I will visit all 3 and try to decide but thoughts are welcome and I could use constructive ideas as well... I think the Hung Gar has most of what I am looking for... I am one who can become wrapped up in the tradition as well as the art.

Please offer any advice or thoughts... and if you know of the instructors please offer info.

Mike


----------



## arnisador (Nov 21, 2007)

Definitely visit all of them--give everyone a try and pick what seems best for you!


----------



## tellner (Nov 21, 2007)

mryddin said:


> this looks awful close to JKD and he also has a few other things to offer I could incorperate twards JKD... the dojo is:
> 
> http://www.louisvillemartialarts.net/index.php


 
I don't know about anyone else at the school. Mike Casto (the Sikal teacher) has some really good stuff. Lots of experience. Formidable skills. Great guy.


----------



## simplicity (Nov 22, 2007)

mryddin said:


> that is really cool of you to offer.... I dont know anyone other than myself that would like to be involved though... I figure if I were to get into a dojo I may be still able to hook up with a few people that might like to have you down for instruction though?
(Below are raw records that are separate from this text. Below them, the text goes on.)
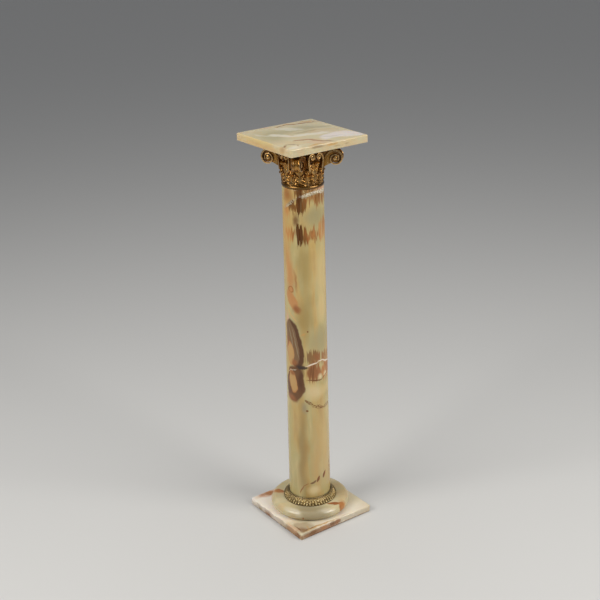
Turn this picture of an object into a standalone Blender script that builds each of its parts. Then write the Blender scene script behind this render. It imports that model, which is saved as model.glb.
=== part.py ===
"""Column pedestal of pale green onyx with a cast brass capital and a cast brass foot wreath.

Lengths are in metres and +Z is up. The origin is the middle of the plinth's underside, the sides
of the plinth and of the top slab run along X and Y, and the capital's volutes point at the
corners of the slab. From the floor up the pieces are the plinth, the base disc, the shaft with
the foot wreath round it, the capital and the top slab.
"""

import math

import bmesh
import bpy
import numpy as np

# Hairline between two pieces that touch.
JOINT_GAP = 0.0003

# Stone pieces.
PLINTH_THICK = 0.0180
PLINTH_MARGIN = 0.0105
PLINTH_CORNER_RADIUS = 0.0030
PLINTH_EASE = 0.0028
DISC_THICK = 0.0255
DISC_LEDGE = 0.0320
SHAFT_LENGTH = 0.8349
SHAFT_FOOT_RADIUS = 0.0535
SHAFT_NECK_RADIUS = 0.0496
SHAFT_EASE = 0.0010
SLAB_SIDE = 0.2180
SLAB_THICK = 0.0180
SLAB_CORNER_RADIUS = 0.0040
SLAB_EASE = 0.0020

# Foot wreath: a sloping ring of small radiating lobes round the shaft's foot.
WREATH_CLEARANCE = 0.0005
WREATH_WIDTH = 0.0148
WREATH_HEIGHT = 0.0180
WREATH_RIM = 0.0036
WREATH_TOP_WIDTH = 0.0026
WREATH_LOBES = 54
WREATH_RELIEF = 0.0022

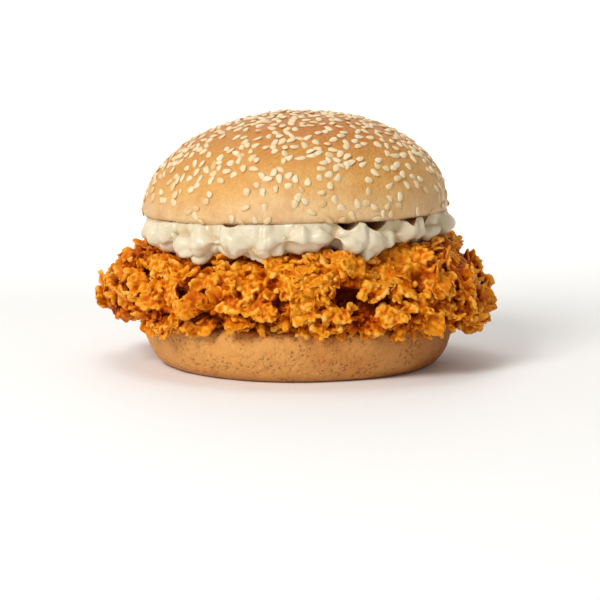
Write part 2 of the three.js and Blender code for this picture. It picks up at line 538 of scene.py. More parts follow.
bunBottom = {
    "columns": 680,
    "rows": 84,
    "smoothing": 14,
    "ring": (34 * mm, 34 * mm),
    "ringHeight": 8.5 * mm,
    "poreSize": 1.9 * mm,
    "poreDepth": 0.42 * mm,
    "pinSize": 1.25 * mm,
    "pinDepth": 0.3 * mm,
    "dents": 0.5 * mm,
    "wrinkles": 0.22 * mm,
}


def bunBaseFinish():
    f = Finish("baked_base")
    stops = [(0.28, (220, 151, 74)), (0.5, (226, 160, 83)), (0.72, (208, 133, 59))]
    colour = f.ramp(f.noise(18, 3, 0.55), stops)
    speckle = f.span(f.noise(1.0, 4, 0.7), 0.4, 0.75, 0.0, 0.35)
    colour = f.mix(speckle, colour, (226, 172, 104))
    # pinholes too fine for the mesh, in patches, darkened with painted shade
    holes = f.span(f.dots(1.5), 0.16, 0.34, 1.0, 0.0)
    holes = f.times(holes, f.span(f.noise(8), 0.44, 0.6, 0.0, 1.0))
    colour = f.mix(f.times(holes, 0.28), colour, (146, 84, 36))
    # painted shade in the pores
    colour = f.mix(f.field("pore"), colour, (146, 84, 34))
    # painted shade on the right side, and darker towards the bottom
    colour = f.mix(f.field("browned"), colour, (148, 76, 28))
    f.surface(colour, 0.6, 0.28)
    f.flesh(0.1, 1.6, (1.0, 0.5, 0.2))
    grain = f.sum(f.noise(0.7, 4, 0.65), f.times(f.noise(2.4), 1.8))
    f.bump(f.sum(grain, f.times(holes, -1.8)), 0.46, 0.9)
    return f.material


def makeBunBottom():
    size = bunBottom
    low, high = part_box("bun_bottom")
    centre = ((low.x + high.x) / 2, (low.y + high.y) / 2, size["ringHeight"])
    grid = skinGrid(treeOf("bun_bottom"), centre, size["ring"], size)
    normals = gridNormals(grid)
    height = grid[..., 2]
    side = smoothStep(0.3 * mm, 2.5 * mm, height) * (1 - smoothStep(15.6 * mm, 16.6 * mm, height))
    warped = grid + 0.5 * mm * noiseVector(grid, 1.4 * mm, 20)
    sparse = smoothStep(-0.15, 0.35, softNoise(grid, 7 * mm, 8) + 0.35 * softNoise(grid, 1.6 * mm, 9))
    pore = sparse * (1 - smoothStep(0.1, 0.33, cellNoise(warped, size["poreSize"], 5)[0]))
    warped = grid + 0.4 * mm * noiseVector(grid, 1.1 * mm, 23)
    many = smoothStep(-0.35, 0.3, softNoise(grid, 9 * mm, 26) + 0.3 * softNoise(grid, 2 * mm, 27))
    pin = many * (1 - smoothStep(0.1, 0.45, cellNoise(warped, size["pinSize"], 6)[0]))
    relief = size["dents"] * softNoise(grid, 11 * mm, 6) + size["wrinkles"] * softNoise(grid, 2.6 * mm, 7)
    relief = relief - size["poreDepth"] * pore - size["pinDepth"] * pin
    grid = grid + normals * (side * relief)[..., None]
    points, faces = closedGrid(grid)
    foot = 1 - smoothStep(0, 4.5 * mm, points[:, 2] - 1.2 * mm * softNoise(points, 8 * mm, 34))
    right = smoothStep(14 * mm, 52 * mm, points[:, 0])  # painted shade: darker towards the right side, away from the key light
    fields = {
        # the pores and pinholes, which get painted shade
        "pore": closedField(side * np.maximum(0.6 * pore, 0.4 * pin)),
        "browned": np.clip(0.5 * foot + 0.6 * right, 0, 0.8),
    }
    piece = makePiece("bun_bottom_skin", points, faces, "bun_base", bunBaseFinish(), fields)
    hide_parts("bun_bottom")


makeBunBottom()
print("bun bottom baked")


# Sesame seeds.
seeds = {
    "count": 815,
    "length": 3.25 * mm,
    "width": 2.15 * mm,
    "thick": 0.76 * mm,
    "sunk": 0.14 * mm,
    "room": (1.7 * mm, 3.2 * mm),  # from one seed's middle to the next
    "tries": 16000,
    "segments": 8,
    "rings": 6,
}


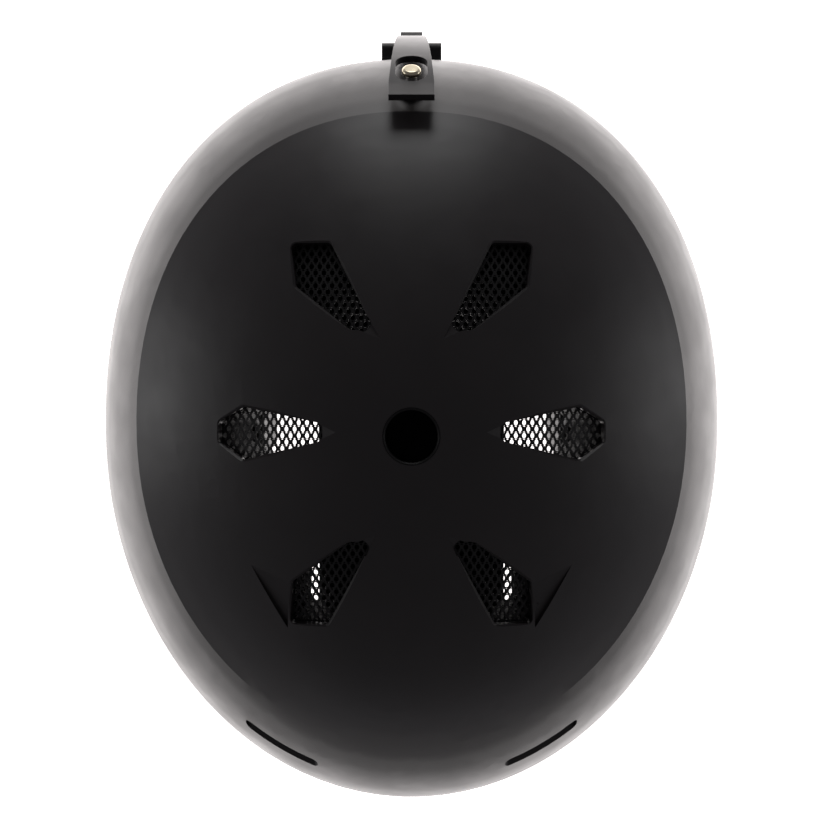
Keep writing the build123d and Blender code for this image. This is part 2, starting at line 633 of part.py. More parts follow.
lever_levels = [LEVER_TOP_Z - (LEVER_TOP_Z - 5) * s for s in (0, 0.25, 0.5, 0.75, 1)]
lever_inside = [rear_point(z, CLIP_GAP) for z in lever_levels]
lever_outside = [rear_point(z, CLIP_GAP + LEVER_THICKNESS) for z in lever_levels]
lever_run = hypot(lever_inside[0][0] - lever_inside[1][0], lever_inside[0][1] - lever_inside[1][1])
tip_y = LEVER_TIP * (lever_inside[0][0] - lever_inside[1][0]) / lever_run
tip_z = LEVER_TIP * (lever_inside[0][1] - lever_inside[1][1]) / lever_run
inside_tip = (lever_inside[0][0] + tip_y, lever_inside[0][1] + tip_z)
outside_tip = (lever_outside[0][0] + tip_y, lever_outside[0][1] + tip_z)
with BuildPart() as goggle_lever:
    with BuildSketch(Plane.YZ):
        with BuildLine():
            Spline(*lever_inside)
            Spline(*lever_outside)
            Polyline(lever_inside[0], inside_tip, outside_tip, lever_outside[0])
            Line(lever_inside[-1], lever_outside[-1])
        make_face()
        with BuildLine():
            Polyline(
                lever_inside[-1], lever_outside[-1], (CLIP_PIN_Y + KNUCKLE_RADIUS, CLIP_PIN_Z),
                (CLIP_PIN_Y, CLIP_PIN_Z), close=True,
            )
        make_face()
        with BuildLine():
            Polyline(
                (CLIP_PIN_Y, CLIP_PIN_Z), lever_outside[-1], (CLIP_PIN_Y + LEVER_TAIL, CLIP_PIN_Z + 1.2),
                (CLIP_PIN_Y + LEVER_TAIL, CLIP_PIN_Z - 1.4), close=True,
            )
        make_face()
        with Locations((CLIP_PIN_Y, CLIP_PIN_Z)):
            Circle(KNUCKLE_RADIUS)
            Circle(CLIP_PIN_DIAMETER / 2 + PIN_CLEARANCE, mode=Mode.SUBTRACT)
    extrude(amount=LEVER_TOP_WIDTH / 2 + 1, both=True)
    with BuildSketch(Plane.XZ):
        with BuildLine():
            half_top, half_end = LEVER_TOP_WIDTH / 2, LEVER_END_WIDTH / 2
            Polyline(
                (-half_top, LEVER_TOP_Z + 20), (half_top, LEVER_TOP_Z + 20), (half_top, LEVER_TOP_Z + 4),
                (half_end, CLIP_PIN_Z + 8), (half_end, CLIP_PIN_Z - 8), (-half_end, CLIP_PIN_Z - 8),
                (-half_end, CLIP_PIN_Z + 8), (-half_top, LEVER_TOP_Z + 4), close=True,
            )
        make_face()
    extrude(amount=-2 * REAR_REACH, mode=Mode.INTERSECT)
    with BuildSketch(stud_plane.offset(CLIP_GAP)):
        with Locations((0, (LEVER_HOLE_LENGTH - LEVER_HOLE_WIDTH) / 2)):
            SlotOverall(LEVER_HOLE_LENGTH, LEVER_HOLE_WIDTH, rotation=90)
    extrude(amount=LEVER_HOLE_WIDTH / 2, both=True, mode=Mode.SUBTRACT)
save("goggle_clip_lever", goggle_lever.part)

with BuildPart() as clip_pin:
    with BuildSketch(Plane.YZ.offset(-CLIP_BASE_WIDTH / 2)):
        with Locations((CLIP_PIN_Y, CLIP_PIN_Z)):
            Circle(CLIP_PIN_DIAMETER / 2)
    extrude(amount=CLIP_BASE_WIDTH)
save("goggle_clip_pin", clip_pin.part)

stud_height = CLIP_GAP + LEVER_THICKNESS + 0.6
with BuildPart() as snap_stud:
    with BuildSketch(stud_plane.offset(-2.0)):
        Circle(STUD_STEM_DIAMETER / 2 - PIN_CLEARANCE)
    extrude(amount=stud_height + 1.0)
    with BuildSketch(stud_plane.offset(0.6)):
        Circle(5.0)
    extrude(amount=1.2)
save("goggle_snap_stud", snap_stud.part)
with BuildPart() as snap_cap:
    with BuildSketch(stud_plane.offset(stud_height - 1.0 + PIN_CLEARANCE)):
        Circle(STUD_HEAD_DIAMETER / 2)
    extrude(amount=2.2)
    fillet(snap_cap.faces().sort_by(SortBy.AREA)[-1].edges().sort_by(Axis.Y)[-1:], radius=1.2)
save("goggle_snap_cap", snap_cap.part)

# Rear cradle below the liner, with the dial housing on its back
cradle_bottom_form = CRADLE_BOTTOM - 8
cradle_outside = liner_inside + CRADLE_GAP
with BuildPart() as cradle_bosses:
    with Locations(*[(side * CRADLE_WIDTH / 3, REAR_REACH - 30, CRADLE_TOP - 7) for side in (LEFT, RIGHT)]):
        Box(14, 60, 10)
    add(helmet_form(liner_inside + CLEARANCE, cradle_bottom_form), mode=Mode.INTERSECT)
    with BuildSketch(Plane.XZ.offset(-housing_front_y + 0.1)):
        with Locations((0, DIAL_Z)):
            Circle(9)
    extrude(amount=20)
with BuildPart() as fit_cradle:
    with Locations((0, REAR_REACH - 40, (CRADLE_TOP + CRADLE_BOTTOM) / 2)):
        Box(CRADLE_WIDTH, 90, CRADLE_TOP - CRADLE_BOTTOM)
    add(helmet_form(cradle_outside, cradle_bottom_form), mode=Mode.INTERSECT)
    add(cradle_bosses.part)
    add(helmet_form(cradle_outside + CRADLE_WALL, cradle_bottom_form), mode=Mode.SUBTRACT)
    with BuildSketch(Plane.XZ):
        with Locations((0, -34)):
            RectangleRounded(CRADLE_WIDTH - 40, 14, 5)
    extrude(amount=-2 * REAR_REACH, mode=Mode.SUBTRACT)
save("fit_cradle", fit_cradle.part)

with BuildPart() as cradle_pad:
    with Locations((0, REAR_REACH - 40, (CRADLE_TOP + CRADLE_BOTTOM) / 2 - 15)):
        Box(CRADLE_WIDTH - 16, 90, 28)
    add(helmet_form(cradle_outside + CLEARANCE + CRADLE_WALL, cradle_bottom_form), mode=Mode.INTERSECT)
    add(helmet_form(cradle_outside + CLEARANCE + CRADLE_WALL + 5, cradle_bottom_form), mode=Mode.SUBTRACT)
save("cradle_pad", cradle_pad.part)

tooth_pitch = 2 * pi * PINION_PITCH_RADIUS / PINION_TEETH
rack_root = PINION_PITCH_RADIUS + TOOTH_HEIGHT / 2 + 0.1
band_half = rack_root + BAND_BACK
housing_back = housing_front_y + HOUSING_DEPTH
band_y = housing_front_y + HOUSING_DEPTH / 2
dial_front = housing_back + CLEARANCE
with BuildPart() as dial_housing:
    with BuildSketch(Plane.XZ.offset(-housing_front_y)):
        with Locations((0, DIAL_Z)):
            Circle(HOUSING_DIAMETER / 2)
    extrude(amount=-HOUSING_DEPTH)
    with Locations((0, band_y, DIAL_Z)):
        Box(HOUSING_DIAMETER + 4, BAND_THICKNESS + 2 * 0.6, 2 * (band_half + 0.4), mode=Mode.SUBTRACT)
    with BuildSketch(Plane.XZ.offset(-band_y)):
        with Locations((0, DIAL_Z)):
            Circle(SHAFT_DIAMETER / 2 + PIN_CLEARANCE)
    extrude(amount=-HOUSING_DEPTH, mode=Mode.SUBTRACT)
save("dial_housing", dial_housing.part)

with BuildPart() as dial_knob:
    with BuildSketch(Plane.XZ.offset(-dial_front)):
        with Locations((0, DIAL_Z)):
            Circle(DIAL_DIAMETER / 2)
            with PolarLocations(DIAL_DIAMETER / 2 + 0.6, DIAL_FLUTES):
                Circle(1.5, mode=Mode.SUBTRACT)
    extrude(amount=-DIAL_THICKNESS)
    with BuildSketch(Plane.XZ.offset(-dial_front - DIAL_THICKNESS)):
        with Locations((0, DIAL_Z)):
            Circle(DIAL_DIAMETER / 2 - 5)
    extrude(amount=2.0, mode=Mode.SUBTRACT)
save("dial_knob", dial_knob.part)


def tooth(base_radius, height, down):
    """Corners of one tooth that points away from or towards the middle, on the line x = 0."""
    tip = base_radius + (-height if down else height)
    root = [(-TOOTH_ROOT / 2, base_radius), (TOOTH_ROOT / 2, base_radius)]
    return root + [(TOOTH_TIP / 2, tip), (-TOOTH_TIP / 2, tip)]


tooth_plane = Plane(origin=(0, band_y - BAND_THICKNESS / 2, DIAL_Z), x_dir=(1, 0, 0), z_dir=(0, -1, 0))
pinion_root = PINION_PITCH_RADIUS - TOOTH_HEIGHT / 2 - 0.1
with BuildPart() as dial_pinion:
    with BuildSketch(tooth_plane):
        Circle(pinion_root + 0.15)
        with PolarLocations(0, PINION_TEETH):
            with BuildLine():
                Polyline(*tooth(pinion_root, TOOTH_HEIGHT, False), close=True)
            make_face()
    extrude(amount=-BAND_THICKNESS)
    with BuildSketch(Plane.XZ.offset(-band_y)):
        with Locations((0, DIAL_Z)):
            Circle(SHAFT_DIAMETER / 2)
    extrude(amount=dial_front * -1 + band_y)
save("dial_pinion", dial_pinion.part)

for word, side in (("left", LEFT), ("right", RIGHT)):
    rack_sign = -side                      # the left band's rack runs below the pinion
    with BuildPart() as fit_band:
        with BuildSketch(Plane.XY.offset(DIAL_Z + rack_sign * (rack_root + BAND_BACK / 2))):
            with BuildLine():
                run = Line((-side * 16, band_y), (side * 36, band_y))
                TangentArc(run @ 1, (side * 80, band_y - 36), tangent=(side, 0))
            trace(line_width=BAND_THICKNESS)
        extrude(amount=BAND_BACK / 2, both=True)
        with BuildSketch(tooth_plane):
            for k in range(-5, 7):
                corners = tooth(rack_root + 0.05, TOOTH_HEIGHT + 0.05, True)
                with BuildLine():
                    Polyline(*[(x + (k - 0.5) * tooth_pitch, rack_sign * z) for x, z in corners], close=True)
                make_face()
        extrude(amount=-BAND_THICKNESS)
    save(f"fit_band_{word}", fit_band.part)
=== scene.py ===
# %% [markdown]
# # A ski helmet
# A hard moulded shell sits over a foam liner. Air goes in through brow slots and six meshed vents, and
# out through a round crown vent. Soft pads line the inside, webbing and a buckle hold it on, a dial
# closes a cradle at the nape, and a hinged clip at the rear holds the goggle strap.
# The CAD model gives every place and size, so we load it first and keep its box.

# %% Load the frame
import json
from math import cos, pi, radians, sin

import bmesh
import bpy
from mathutils import Matrix, Vector
from mathutils.bvhtree import BVHTree


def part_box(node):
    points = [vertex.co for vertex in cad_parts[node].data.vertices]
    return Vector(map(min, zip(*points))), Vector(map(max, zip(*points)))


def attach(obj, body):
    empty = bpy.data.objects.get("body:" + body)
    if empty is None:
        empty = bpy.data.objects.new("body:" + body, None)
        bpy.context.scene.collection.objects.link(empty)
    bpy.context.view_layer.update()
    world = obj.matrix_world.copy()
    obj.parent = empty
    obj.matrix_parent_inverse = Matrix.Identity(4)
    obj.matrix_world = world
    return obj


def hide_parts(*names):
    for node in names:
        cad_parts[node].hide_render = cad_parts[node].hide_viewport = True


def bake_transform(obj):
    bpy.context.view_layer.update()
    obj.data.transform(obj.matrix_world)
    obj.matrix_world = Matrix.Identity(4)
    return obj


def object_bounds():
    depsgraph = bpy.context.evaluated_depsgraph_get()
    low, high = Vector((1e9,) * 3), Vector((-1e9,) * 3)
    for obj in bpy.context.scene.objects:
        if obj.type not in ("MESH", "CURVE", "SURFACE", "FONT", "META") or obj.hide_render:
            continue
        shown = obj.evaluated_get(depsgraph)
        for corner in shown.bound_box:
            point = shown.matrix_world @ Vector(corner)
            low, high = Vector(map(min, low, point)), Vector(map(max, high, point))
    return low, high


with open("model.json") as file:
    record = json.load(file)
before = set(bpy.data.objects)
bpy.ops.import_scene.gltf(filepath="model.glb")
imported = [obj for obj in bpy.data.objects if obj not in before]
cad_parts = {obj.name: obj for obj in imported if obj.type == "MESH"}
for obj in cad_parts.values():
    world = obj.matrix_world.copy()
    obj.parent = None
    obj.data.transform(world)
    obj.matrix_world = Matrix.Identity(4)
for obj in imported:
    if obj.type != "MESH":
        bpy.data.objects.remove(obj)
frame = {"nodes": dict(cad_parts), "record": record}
cad_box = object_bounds()
nodes = frame["nodes"]
MM = 0.001
LEFT, RIGHT = 1, -1

# %% [markdown]
# ## Camera, light and floor
# The helmet is seen from straight above with its rear at the top of the view. A long lens about
# 1.2 m above the widest level keeps the sides steep and narrow, as they look from far away.

# %% Camera
widest_level = 10 * MM
camera_height = 1.2
frame_width = 0.3087
camera_data = bpy.data.cameras.new("camera")
camera_data.sensor_width = 36.0
camera_data.lens = camera_data.sensor_width * camera_height / frame_width
camera = bpy.data.objects.new("camera", camera_data)
camera.location = (0.55 * MM, 8.05 * MM, widest_level + camera_height)
bpy.context.scene.collection.objects.link(camera)
bpy.context.scene.camera = camera
bpy.context.scene.view_settings.view_transform = "Standard"

# %% [markdown]
# A black satin shell shows what it reflects. Facets that face up mirror a dark ceiling, and the steep
# band below the crease mirrors the bright floor. So the floor is white and well lit, the sky is dark
# overhead and bright near the horizon, and wide soft lamps stand low at the sides and rear.


# %% Helpers for colours and nodes
def colour(hex_code, alpha=1.0):
    """sRGB hex to the linear colour that the shader wants."""
    channels = [int(hex_code[i:i + 2], 16) / 255 for i in (1, 3, 5)]
    linear = [c / 12.92 if c <= 0.04045 else ((c + 0.055) / 1.055) ** 2.4 for c in channels]
    return (*linear, alpha)


def add_node(tree, kind, settings=None, inputs=None):
    """Adds one node; an input may be a value or another node's output to link."""
    node = tree.nodes.new(kind)
    for name, value in (settings or {}).items():
        setattr(node, name, value)
    for name, value in (inputs or {}).items():
        if isinstance(value, bpy.types.NodeSocket):
            tree.links.new(value, node.inputs[name])
        else:
            node.inputs[name].default_value = value
    return node


# %% World
world = bpy.data.worlds.new("studio")
bpy.context.scene.world = world
world.use_nodes = True
sky = world.node_tree
sky.nodes.clear()
direction = add_node(sky, "ShaderNodeTexCoord")
height = add_node(sky, "ShaderNodeSeparateXYZ", inputs={"Vector": direction.outputs["Generated"]})
ramp = add_node(sky, "ShaderNodeValToRGB", inputs={"Fac": height.outputs["Z"]})
ramp.color_ramp.elements[0].color = (0.42, 0.41, 0.44, 1)
ramp.color_ramp.elements[1].position = 0.2
ramp.color_ramp.elements[1].color = (0.1, 0.095, 0.1, 1)
backdrop = add_node(sky, "ShaderNodeBackground", inputs={"Color": ramp.outputs["Color"], "Strength": 1.0})
add_node(sky, "ShaderNodeOutputWorld", inputs={"Surface": backdrop.outputs["Background"]})


# %% Lamps and floor
def soft_lamp(name, place, size, watts):
    """A square soft lamp that looks at the helmet."""
    data = bpy.data.lights.new(name, "AREA")
    data.size = size
    data.energy = watts
    lamp = bpy.data.objects.new(name, data)
    lamp.location = place
    lamp.rotation_euler = (Vector(place) - Vector((0, 0, 0.03))).to_track_quat("Z", "Y").to_euler()
    bpy.context.scene.collection.objects.link(lamp)


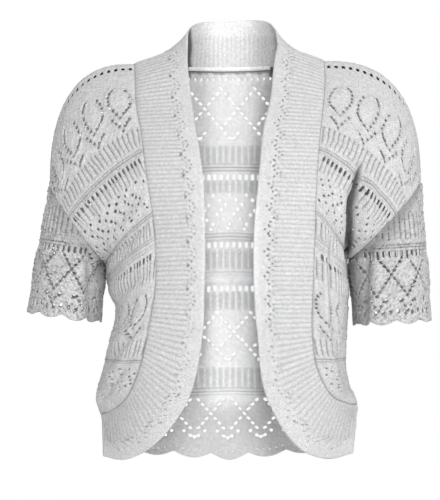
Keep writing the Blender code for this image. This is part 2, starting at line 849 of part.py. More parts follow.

I have found a local dojo that teaches EBMAS Wing Tzun Kung Fu... this looks awful close to JKD and he also has a few other things to offer I could incorperate twards JKD... the dojo is:
> 
> http://www.louisvillemartialarts.net/index.php
> 
> ...


 

Mike......Nice talking with you. As the old saying goes "When the student is ready, the teacher will appear".....You say this school (EBMAS Wing Tzun Kung Fu) is close to you.....Emin Boztepe is a very good WT man, he doesn't pass out rank or levels like candy, you have to earn them...The same with me....This part of their program I would highly reccomend at this school..... I hope this helps in your journey......On a side note, keep in touch.....Maybe we can hook up someday......Be perpared to learn JKD and only JKD with me 


Have A Great Thanksgiving Everyone, 
 John McNabney (2nd Gen. JKD Instructor)


----------



## mryddin (Nov 22, 2007)

Thanks for your reply... And I plan on visiting 3 schools to help me with a decidion.... or at least to become more informed...

dojo's I am researching:

I have found a school in Louisville that teaches Hung Gar I am thinking of looking into his class to see how I feel about that, his info below:
http://www.allabouttheart.com/index.htm

I guess he is highly recommended for Kung FU.... 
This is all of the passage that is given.